Examine the entries below, count the lines holding the string "manifold", and respond with the number only.

····················

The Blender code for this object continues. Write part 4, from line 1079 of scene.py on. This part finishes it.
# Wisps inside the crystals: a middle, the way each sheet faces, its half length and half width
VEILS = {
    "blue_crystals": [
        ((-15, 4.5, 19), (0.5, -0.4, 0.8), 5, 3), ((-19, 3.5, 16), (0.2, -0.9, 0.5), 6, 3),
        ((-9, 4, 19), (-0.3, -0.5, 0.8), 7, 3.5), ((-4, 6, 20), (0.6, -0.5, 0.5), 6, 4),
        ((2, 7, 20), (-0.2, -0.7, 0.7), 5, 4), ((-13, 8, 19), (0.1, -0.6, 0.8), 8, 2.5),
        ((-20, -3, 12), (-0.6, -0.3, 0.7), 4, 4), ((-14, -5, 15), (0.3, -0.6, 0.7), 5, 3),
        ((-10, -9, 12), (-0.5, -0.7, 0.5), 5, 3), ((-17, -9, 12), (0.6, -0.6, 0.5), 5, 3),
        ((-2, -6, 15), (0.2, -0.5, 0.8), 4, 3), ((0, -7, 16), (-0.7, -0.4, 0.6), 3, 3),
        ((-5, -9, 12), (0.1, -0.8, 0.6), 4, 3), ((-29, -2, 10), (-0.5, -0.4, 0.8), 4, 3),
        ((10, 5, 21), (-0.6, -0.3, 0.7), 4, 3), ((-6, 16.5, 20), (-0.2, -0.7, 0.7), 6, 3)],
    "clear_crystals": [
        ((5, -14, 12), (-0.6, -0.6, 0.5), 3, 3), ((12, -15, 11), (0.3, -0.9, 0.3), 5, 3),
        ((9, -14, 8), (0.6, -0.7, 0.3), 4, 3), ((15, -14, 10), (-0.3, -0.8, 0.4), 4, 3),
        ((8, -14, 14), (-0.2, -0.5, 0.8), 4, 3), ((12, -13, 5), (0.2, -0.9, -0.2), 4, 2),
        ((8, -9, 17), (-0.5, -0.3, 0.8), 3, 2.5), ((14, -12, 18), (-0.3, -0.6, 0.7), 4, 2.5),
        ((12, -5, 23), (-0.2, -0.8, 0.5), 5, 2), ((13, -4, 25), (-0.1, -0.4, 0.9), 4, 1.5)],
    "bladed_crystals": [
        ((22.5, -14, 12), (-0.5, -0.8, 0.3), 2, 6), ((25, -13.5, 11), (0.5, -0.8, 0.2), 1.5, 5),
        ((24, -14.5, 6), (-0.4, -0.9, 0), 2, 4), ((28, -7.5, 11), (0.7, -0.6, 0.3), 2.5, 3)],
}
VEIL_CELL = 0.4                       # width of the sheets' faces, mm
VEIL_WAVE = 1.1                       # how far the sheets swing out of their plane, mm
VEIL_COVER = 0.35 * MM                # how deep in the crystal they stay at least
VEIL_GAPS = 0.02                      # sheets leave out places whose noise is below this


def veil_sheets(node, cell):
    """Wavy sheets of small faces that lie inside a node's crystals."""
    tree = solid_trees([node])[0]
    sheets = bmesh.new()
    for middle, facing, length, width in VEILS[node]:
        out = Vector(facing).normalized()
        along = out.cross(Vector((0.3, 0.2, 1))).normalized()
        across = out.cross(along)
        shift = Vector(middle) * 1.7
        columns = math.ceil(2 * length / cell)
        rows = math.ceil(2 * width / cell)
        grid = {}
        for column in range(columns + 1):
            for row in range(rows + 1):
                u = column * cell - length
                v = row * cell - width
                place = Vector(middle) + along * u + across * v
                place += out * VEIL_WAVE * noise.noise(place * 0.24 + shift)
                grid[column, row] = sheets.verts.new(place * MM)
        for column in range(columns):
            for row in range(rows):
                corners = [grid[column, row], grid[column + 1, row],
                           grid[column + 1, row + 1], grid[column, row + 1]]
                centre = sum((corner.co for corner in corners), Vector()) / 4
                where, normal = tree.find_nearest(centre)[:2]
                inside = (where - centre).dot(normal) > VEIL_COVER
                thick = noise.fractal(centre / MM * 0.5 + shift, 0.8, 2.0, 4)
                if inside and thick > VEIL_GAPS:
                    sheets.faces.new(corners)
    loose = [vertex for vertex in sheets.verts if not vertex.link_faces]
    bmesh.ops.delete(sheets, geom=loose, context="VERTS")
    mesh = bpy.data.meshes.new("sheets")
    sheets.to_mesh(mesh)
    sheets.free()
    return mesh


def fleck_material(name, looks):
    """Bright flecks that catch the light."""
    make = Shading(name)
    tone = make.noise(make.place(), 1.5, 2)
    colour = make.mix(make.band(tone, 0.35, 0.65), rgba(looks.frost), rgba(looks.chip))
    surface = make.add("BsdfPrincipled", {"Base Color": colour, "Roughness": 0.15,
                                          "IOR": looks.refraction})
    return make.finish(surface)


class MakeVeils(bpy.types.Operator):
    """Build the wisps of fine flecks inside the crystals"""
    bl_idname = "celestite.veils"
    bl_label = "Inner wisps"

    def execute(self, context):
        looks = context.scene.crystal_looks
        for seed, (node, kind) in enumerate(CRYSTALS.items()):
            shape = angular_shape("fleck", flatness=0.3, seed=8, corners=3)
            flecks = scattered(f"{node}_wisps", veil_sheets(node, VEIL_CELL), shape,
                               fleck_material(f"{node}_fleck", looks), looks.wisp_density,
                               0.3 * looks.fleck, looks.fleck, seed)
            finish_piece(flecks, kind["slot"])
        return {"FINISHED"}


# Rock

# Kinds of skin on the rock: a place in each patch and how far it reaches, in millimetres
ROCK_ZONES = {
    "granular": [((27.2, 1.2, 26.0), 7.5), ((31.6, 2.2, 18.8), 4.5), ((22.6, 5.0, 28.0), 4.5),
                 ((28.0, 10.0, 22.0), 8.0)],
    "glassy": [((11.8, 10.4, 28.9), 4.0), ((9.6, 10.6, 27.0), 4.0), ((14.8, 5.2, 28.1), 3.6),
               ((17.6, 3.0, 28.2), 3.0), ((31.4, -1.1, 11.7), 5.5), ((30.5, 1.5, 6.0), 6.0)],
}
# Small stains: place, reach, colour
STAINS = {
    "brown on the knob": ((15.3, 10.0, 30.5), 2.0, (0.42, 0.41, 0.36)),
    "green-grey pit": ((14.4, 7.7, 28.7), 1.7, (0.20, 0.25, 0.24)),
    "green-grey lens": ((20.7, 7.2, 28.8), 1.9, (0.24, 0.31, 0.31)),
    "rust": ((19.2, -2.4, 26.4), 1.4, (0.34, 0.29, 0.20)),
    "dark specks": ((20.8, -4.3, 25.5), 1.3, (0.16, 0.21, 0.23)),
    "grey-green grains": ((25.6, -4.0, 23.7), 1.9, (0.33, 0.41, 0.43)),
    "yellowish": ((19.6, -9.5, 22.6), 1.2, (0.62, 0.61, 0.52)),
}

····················

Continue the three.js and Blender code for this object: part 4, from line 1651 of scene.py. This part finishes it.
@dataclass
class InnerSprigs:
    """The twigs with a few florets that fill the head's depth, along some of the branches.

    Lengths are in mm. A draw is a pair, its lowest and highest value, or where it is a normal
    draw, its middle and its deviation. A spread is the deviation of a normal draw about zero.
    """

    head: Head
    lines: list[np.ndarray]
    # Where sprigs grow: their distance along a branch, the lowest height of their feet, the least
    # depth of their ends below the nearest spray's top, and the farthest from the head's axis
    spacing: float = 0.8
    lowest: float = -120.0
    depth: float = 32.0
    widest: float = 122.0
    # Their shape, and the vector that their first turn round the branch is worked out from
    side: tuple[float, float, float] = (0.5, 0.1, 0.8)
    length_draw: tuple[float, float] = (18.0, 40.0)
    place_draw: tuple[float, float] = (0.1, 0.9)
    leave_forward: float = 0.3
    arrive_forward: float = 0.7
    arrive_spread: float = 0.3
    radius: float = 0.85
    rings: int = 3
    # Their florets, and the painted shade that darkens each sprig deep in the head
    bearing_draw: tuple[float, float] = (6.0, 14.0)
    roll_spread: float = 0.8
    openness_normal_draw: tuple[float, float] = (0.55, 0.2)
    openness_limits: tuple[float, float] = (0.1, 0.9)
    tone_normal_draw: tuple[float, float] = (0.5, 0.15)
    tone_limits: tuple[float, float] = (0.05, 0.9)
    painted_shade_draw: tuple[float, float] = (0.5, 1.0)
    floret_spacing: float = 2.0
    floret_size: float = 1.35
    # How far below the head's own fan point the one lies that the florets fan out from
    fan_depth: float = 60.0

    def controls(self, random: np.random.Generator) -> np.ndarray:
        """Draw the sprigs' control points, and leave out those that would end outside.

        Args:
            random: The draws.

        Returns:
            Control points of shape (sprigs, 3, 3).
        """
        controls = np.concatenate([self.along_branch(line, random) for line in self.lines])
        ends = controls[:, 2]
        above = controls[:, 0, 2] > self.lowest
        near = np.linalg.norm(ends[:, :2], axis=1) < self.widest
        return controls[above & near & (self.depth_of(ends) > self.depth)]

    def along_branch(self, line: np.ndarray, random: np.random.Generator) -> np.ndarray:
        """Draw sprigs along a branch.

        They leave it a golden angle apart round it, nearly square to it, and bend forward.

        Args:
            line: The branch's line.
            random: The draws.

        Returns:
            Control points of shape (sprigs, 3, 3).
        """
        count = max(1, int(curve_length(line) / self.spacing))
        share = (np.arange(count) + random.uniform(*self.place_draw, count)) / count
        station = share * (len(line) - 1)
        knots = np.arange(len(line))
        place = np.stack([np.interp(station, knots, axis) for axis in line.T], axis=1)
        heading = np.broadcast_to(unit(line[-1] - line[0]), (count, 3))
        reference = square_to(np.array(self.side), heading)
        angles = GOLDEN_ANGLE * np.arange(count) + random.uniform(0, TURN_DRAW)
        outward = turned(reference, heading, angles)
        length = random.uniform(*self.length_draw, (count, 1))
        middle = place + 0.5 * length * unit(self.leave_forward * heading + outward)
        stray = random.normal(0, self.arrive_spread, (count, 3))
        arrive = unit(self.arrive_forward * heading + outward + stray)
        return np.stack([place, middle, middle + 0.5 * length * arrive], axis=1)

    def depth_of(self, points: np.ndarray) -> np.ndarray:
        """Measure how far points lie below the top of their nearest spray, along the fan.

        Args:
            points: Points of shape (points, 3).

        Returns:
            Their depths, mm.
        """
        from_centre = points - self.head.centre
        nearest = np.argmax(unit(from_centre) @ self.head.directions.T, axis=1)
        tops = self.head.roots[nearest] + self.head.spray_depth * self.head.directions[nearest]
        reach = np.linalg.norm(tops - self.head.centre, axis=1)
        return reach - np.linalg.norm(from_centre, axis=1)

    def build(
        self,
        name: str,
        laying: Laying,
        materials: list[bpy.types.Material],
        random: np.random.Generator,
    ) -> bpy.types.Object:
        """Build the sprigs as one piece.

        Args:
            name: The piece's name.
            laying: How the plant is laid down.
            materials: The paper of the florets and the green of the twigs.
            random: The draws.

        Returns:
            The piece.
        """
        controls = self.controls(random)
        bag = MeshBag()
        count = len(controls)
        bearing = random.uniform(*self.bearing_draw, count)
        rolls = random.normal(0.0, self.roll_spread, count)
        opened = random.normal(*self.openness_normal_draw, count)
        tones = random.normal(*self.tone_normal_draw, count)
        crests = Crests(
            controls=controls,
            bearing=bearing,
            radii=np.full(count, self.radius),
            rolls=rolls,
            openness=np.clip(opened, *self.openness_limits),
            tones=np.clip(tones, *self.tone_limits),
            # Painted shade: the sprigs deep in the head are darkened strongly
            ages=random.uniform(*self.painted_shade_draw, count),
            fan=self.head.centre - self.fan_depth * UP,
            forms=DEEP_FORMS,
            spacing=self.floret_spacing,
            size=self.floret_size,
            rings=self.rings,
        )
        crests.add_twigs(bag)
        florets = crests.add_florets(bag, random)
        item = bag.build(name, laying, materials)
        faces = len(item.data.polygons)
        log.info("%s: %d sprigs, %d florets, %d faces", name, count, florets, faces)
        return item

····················

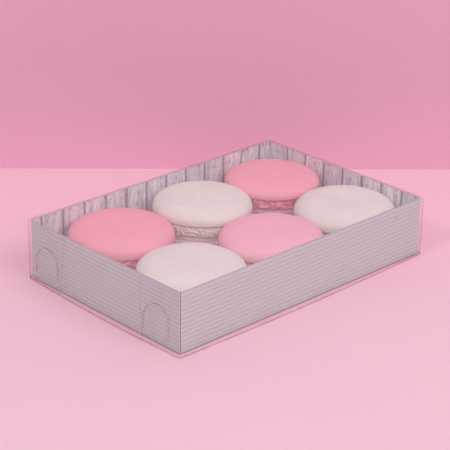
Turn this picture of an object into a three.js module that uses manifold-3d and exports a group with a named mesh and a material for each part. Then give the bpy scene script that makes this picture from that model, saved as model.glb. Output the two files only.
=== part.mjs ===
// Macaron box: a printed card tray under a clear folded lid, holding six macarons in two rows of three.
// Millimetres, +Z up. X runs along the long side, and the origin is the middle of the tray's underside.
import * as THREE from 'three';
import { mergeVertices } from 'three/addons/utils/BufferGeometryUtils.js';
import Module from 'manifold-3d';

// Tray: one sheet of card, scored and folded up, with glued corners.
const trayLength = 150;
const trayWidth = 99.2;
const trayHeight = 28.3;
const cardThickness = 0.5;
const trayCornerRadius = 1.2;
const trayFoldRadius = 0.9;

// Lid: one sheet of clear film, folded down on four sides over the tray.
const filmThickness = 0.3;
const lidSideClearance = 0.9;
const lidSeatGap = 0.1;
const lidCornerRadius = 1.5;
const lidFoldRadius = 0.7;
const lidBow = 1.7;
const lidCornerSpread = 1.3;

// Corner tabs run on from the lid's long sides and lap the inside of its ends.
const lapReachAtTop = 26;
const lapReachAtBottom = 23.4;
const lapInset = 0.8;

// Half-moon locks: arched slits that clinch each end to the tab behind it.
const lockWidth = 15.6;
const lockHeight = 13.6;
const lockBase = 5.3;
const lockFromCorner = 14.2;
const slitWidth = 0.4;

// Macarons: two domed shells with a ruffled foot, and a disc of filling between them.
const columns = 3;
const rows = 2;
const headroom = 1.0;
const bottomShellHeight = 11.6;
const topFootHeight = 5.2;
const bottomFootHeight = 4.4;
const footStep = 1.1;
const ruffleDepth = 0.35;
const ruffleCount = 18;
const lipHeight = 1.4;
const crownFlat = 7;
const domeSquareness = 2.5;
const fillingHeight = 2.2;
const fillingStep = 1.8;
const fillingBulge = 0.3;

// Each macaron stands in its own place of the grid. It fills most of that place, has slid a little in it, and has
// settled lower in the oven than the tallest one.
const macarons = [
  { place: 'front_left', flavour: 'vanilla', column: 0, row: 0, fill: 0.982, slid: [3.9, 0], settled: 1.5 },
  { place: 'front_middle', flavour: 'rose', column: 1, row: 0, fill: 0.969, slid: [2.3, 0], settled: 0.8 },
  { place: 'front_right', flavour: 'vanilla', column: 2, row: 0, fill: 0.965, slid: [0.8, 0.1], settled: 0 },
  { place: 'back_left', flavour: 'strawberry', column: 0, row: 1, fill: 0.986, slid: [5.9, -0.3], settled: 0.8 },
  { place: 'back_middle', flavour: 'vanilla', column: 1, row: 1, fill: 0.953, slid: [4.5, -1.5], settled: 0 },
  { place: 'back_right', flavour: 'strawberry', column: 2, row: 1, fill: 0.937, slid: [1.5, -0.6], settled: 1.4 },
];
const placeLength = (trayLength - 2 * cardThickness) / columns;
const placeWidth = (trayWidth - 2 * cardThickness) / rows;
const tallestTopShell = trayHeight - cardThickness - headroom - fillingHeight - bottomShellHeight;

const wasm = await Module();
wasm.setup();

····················

In response:
2